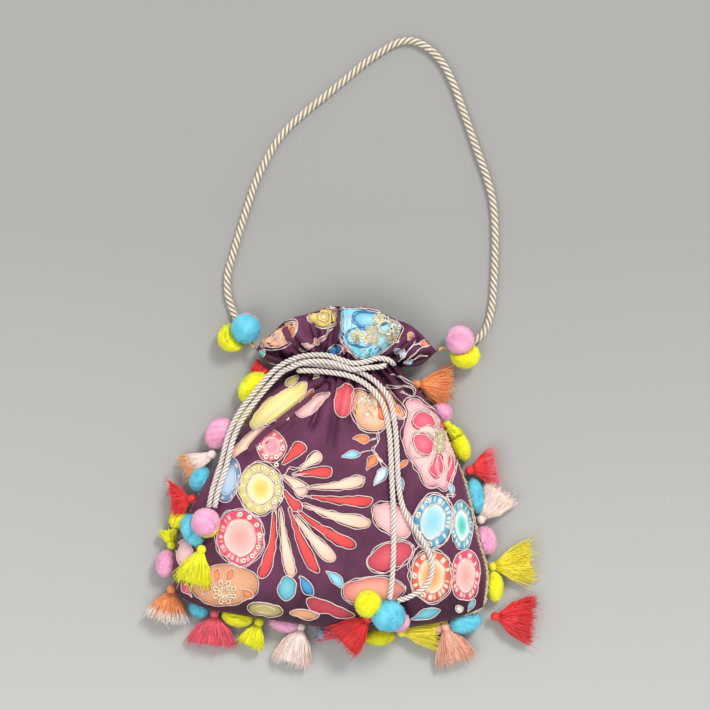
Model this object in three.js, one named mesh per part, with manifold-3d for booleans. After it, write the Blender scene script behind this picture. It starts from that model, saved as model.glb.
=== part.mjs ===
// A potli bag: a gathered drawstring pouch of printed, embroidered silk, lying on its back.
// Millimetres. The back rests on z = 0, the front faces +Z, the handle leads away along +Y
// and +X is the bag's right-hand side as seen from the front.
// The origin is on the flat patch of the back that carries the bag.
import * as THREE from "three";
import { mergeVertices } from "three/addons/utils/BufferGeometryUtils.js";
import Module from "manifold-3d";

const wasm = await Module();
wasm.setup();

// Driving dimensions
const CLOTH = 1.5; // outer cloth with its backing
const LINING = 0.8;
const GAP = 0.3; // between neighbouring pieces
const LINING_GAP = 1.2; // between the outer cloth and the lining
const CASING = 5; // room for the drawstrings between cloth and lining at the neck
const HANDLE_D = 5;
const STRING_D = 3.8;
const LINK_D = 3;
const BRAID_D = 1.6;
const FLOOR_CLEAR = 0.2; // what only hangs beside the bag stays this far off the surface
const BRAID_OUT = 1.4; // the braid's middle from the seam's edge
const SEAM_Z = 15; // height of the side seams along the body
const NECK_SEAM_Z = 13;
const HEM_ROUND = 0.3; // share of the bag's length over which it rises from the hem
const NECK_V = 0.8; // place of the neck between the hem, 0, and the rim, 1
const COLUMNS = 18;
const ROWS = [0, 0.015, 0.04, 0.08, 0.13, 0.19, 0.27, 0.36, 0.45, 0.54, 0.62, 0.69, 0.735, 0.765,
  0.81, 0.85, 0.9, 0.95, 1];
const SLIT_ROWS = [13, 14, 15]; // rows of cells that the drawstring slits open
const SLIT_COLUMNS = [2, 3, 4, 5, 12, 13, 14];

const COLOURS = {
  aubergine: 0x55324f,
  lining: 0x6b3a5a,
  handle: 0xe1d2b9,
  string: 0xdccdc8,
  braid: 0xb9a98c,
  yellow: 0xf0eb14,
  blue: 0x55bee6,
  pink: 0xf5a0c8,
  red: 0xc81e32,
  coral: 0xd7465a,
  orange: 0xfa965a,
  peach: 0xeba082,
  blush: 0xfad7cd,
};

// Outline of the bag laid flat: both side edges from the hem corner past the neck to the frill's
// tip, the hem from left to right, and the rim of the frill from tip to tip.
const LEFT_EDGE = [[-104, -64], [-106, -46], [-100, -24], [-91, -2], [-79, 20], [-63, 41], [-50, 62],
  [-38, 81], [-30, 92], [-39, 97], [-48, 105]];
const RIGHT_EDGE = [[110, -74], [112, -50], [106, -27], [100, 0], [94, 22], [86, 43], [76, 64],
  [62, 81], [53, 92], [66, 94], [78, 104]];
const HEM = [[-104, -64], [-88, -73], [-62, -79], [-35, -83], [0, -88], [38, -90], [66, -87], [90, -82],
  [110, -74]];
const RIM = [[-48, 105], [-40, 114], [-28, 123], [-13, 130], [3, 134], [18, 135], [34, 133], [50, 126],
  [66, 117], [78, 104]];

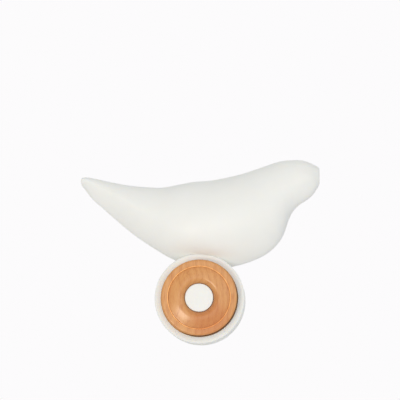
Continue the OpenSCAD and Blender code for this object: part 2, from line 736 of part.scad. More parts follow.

_DIRECTIONS_.
Copy the records above exactly as they appear.

_FINAL RESULT_.
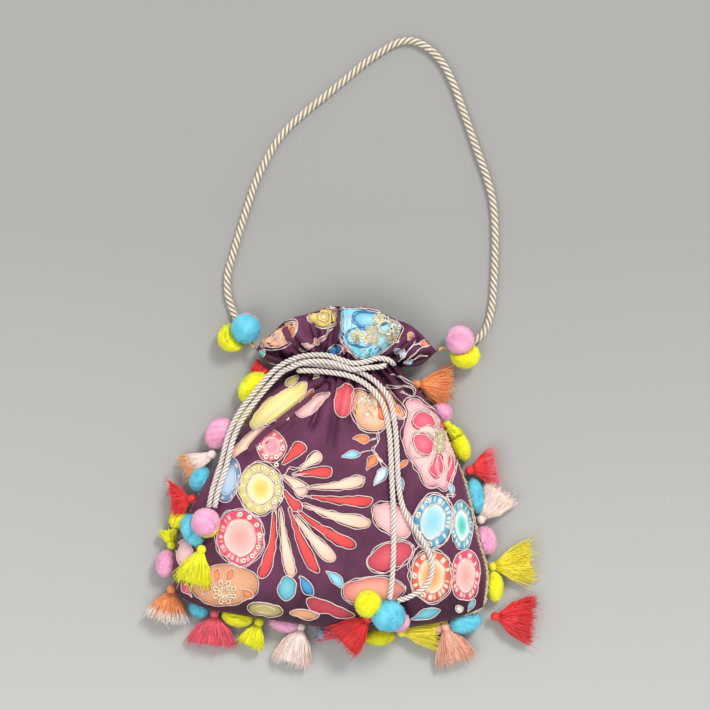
Model this object in three.js, one named mesh per part, with manifold-3d for booleans. After it, write the Blender scene script behind this picture. It starts from that model, saved as model.glb.
=== part.mjs ===
// A potli bag: a gathered drawstring pouch of printed, embroidered silk, lying on its back.
// Millimetres. The back rests on z = 0, the front faces +Z, the handle leads away along +Y
// and +X is the bag's right-hand side as seen from the front.
// The origin is on the flat patch of the back that carries the bag.
import * as THREE from "three";
import { mergeVertices } from "three/addons/utils/BufferGeometryUtils.js";
import Module from "manifold-3d";

const wasm = await Module();
wasm.setup();

// Driving dimensions
const CLOTH = 1.5; // outer cloth with its backing
const LINING = 0.8;
const GAP = 0.3; // between neighbouring pieces
const LINING_GAP = 1.2; // between the outer cloth and the lining
const CASING = 5; // room for the drawstrings between cloth and lining at the neck
const HANDLE_D = 5;
const STRING_D = 3.8;
const LINK_D = 3;
const BRAID_D = 1.6;
const FLOOR_CLEAR = 0.2; // what only hangs beside the bag stays this far off the surface
const BRAID_OUT = 1.4; // the braid's middle from the seam's edge
const SEAM_Z = 15; // height of the side seams along the body
const NECK_SEAM_Z = 13;
const HEM_ROUND = 0.3; // share of the bag's length over which it rises from the hem
const NECK_V = 0.8; // place of the neck between the hem, 0, and the rim, 1
const COLUMNS = 18;
const ROWS = [0, 0.015, 0.04, 0.08, 0.13, 0.19, 0.27, 0.36, 0.45, 0.54, 0.62, 0.69, 0.735, 0.765,
  0.81, 0.85, 0.9, 0.95, 1];
const SLIT_ROWS = [13, 14, 15]; // rows of cells that the drawstring slits open
const SLIT_COLUMNS = [2, 3, 4, 5, 12, 13, 14];

const COLOURS = {
  aubergine: 0x55324f,
  lining: 0x6b3a5a,
  handle: 0xe1d2b9,
  string: 0xdccdc8,
  braid: 0xb9a98c,
  yellow: 0xf0eb14,
  blue: 0x55bee6,
  pink: 0xf5a0c8,
  red: 0xc81e32,
  coral: 0xd7465a,
  orange: 0xfa965a,
  peach: 0xeba082,
  blush: 0xfad7cd,
};

// Outline of the bag laid flat: both side edges from the hem corner past the neck to the frill's
// tip, the hem from left to right, and the rim of the frill from tip to tip.
const LEFT_EDGE = [[-104, -64], [-106, -46], [-100, -24], [-91, -2], [-79, 20], [-63, 41], [-50, 62],
  [-38, 81], [-30, 92], [-39, 97], [-48, 105]];
const RIGHT_EDGE = [[110, -74], [112, -50], [106, -27], [100, 0], [94, 22], [86, 43], [76, 64],
  [62, 81], [53, 92], [66, 94], [78, 104]];
const HEM = [[-104, -64], [-88, -73], [-62, -79], [-35, -83], [0, -88], [38, -90], [66, -87], [90, -82],
  [110, -74]];
const RIM = [[-48, 105], [-40, 114], [-28, 123], [-13, 130], [3, 134], [18, 135], [34, 133], [50, 126],
  [66, 117], [78, 104]];

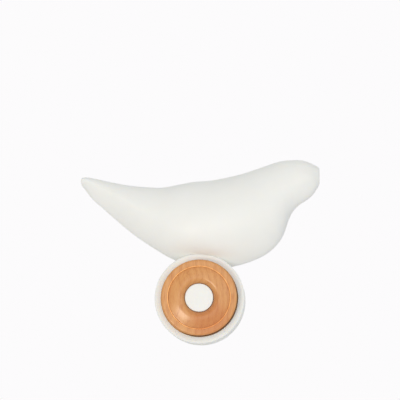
Continue the OpenSCAD and Blender code for this object: part 2, from line 736 of part.scad. More parts follow.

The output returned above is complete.